In this chapter, we discuss ways that online communities can be built, shaped, and enacted in ways that enhance a shared sense of belongingness by focusing attention on the dynamics of the communication process. As we spend more and more of our time online, it is increasingly evident just how much the quality of our social experience is shaped by the ways that we interact in virtual space. The online environment is particularly notable as a human construct, and therefore subject to the creative and constitutive input of participants to shape the quality of the experience. The notion of social reality as a human construct has been recognized in the human sciences for some time (Berger & Luckmann, 1967).

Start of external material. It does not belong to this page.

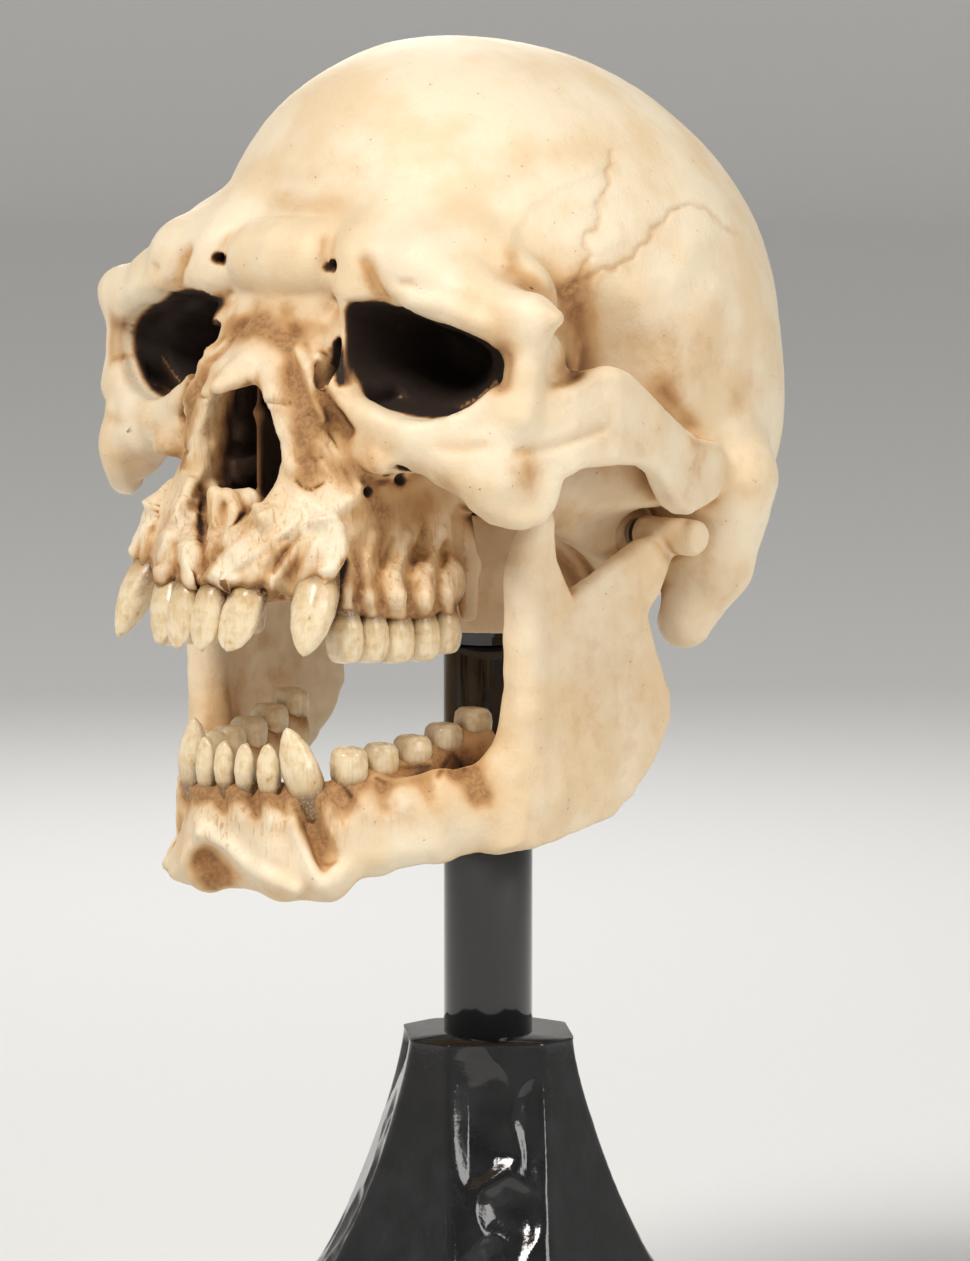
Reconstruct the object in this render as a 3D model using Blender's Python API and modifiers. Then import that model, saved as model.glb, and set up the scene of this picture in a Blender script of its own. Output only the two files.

The approaches to building community and belongingness online described in this chapter are informed by principles of social construction, and further draw on a body of communication theory referred to as the Coordinated Management of Meaning (CMM) (Pearce & Cronen, 1980). Unlike more traditional models of communication, CMM theory views communication as a dynamic and interactive process, not just the conveying of information from a sender to a receiver (Pearce, 2007). This approach, referred to as the “communication perspective” can be applied in helping groups to look at their processes of communication as the grounding for their experience of online social reality. By better understanding this process, and their role in it, members of a group can take ownership for creating a group space that is welcoming, inclusive, and creative. Communication with the group is then experienced as a constitutive process, in that the very act of communicating creates the meanings generated by the people involved.

The Virtual Social World

Technology and uses of new media have greatly expanded the complexity and scope of our social worlds. Today’s information technology systems work at an exponential pace - we have emerging news, accumulated knowledge, and more at our fingertips and available online 24/7 to interact with whenever needed. We can anticipate that technology will continue to impact the field of education, business, and politics, and that forms of communication will continue to become more complex. There are no more limitations of distance, we are now free to connect with those many miles away, and discuss issues that transcend our local boundaries and social horizons. More than just reflecting the current events in our social worlds, these new forms of media can themselves become the message (Mcluhan, 1995), in the sense of adding to the capacity to amplify, conceal, or distort conflicts, affinities, and trends – whether positive or negative. Additionally, our expanded online social worlds let more diverse “others” into our lives, and along with them come the influences of other cultures, ideologies, and life experiences. This raises the possibility of needing more nuanced, or “cosmopolitan” forms of communication that allow for the accommodation of more richness, the toleration of ambiguity, and include more reflective space to promote deeper listening before responding (Penman, 2021). In this sense, the quality of our online experience can be shaped by the interaction of the characteristics of the space itself, and our ability to navigate this complexity. We may well ask ourselves how we can live in harmony within this expanded social world? Will we “belong” more simply by assimilating more information through media technology? Is it possible to mirror face-to-face interactions with others in the online environment, and will this evoke the same engagement and emotions? This presents some other practical questions: will individuals be able to bond effectively with each other at a distance? Will it be the same as for individuals who interact daily in person and share common experiences? To answer these and other emergent questions, it is helpful to look more deeply at the communicative processes of forming of relationships with diverse others, and making shared meaning of new information in conversation with them.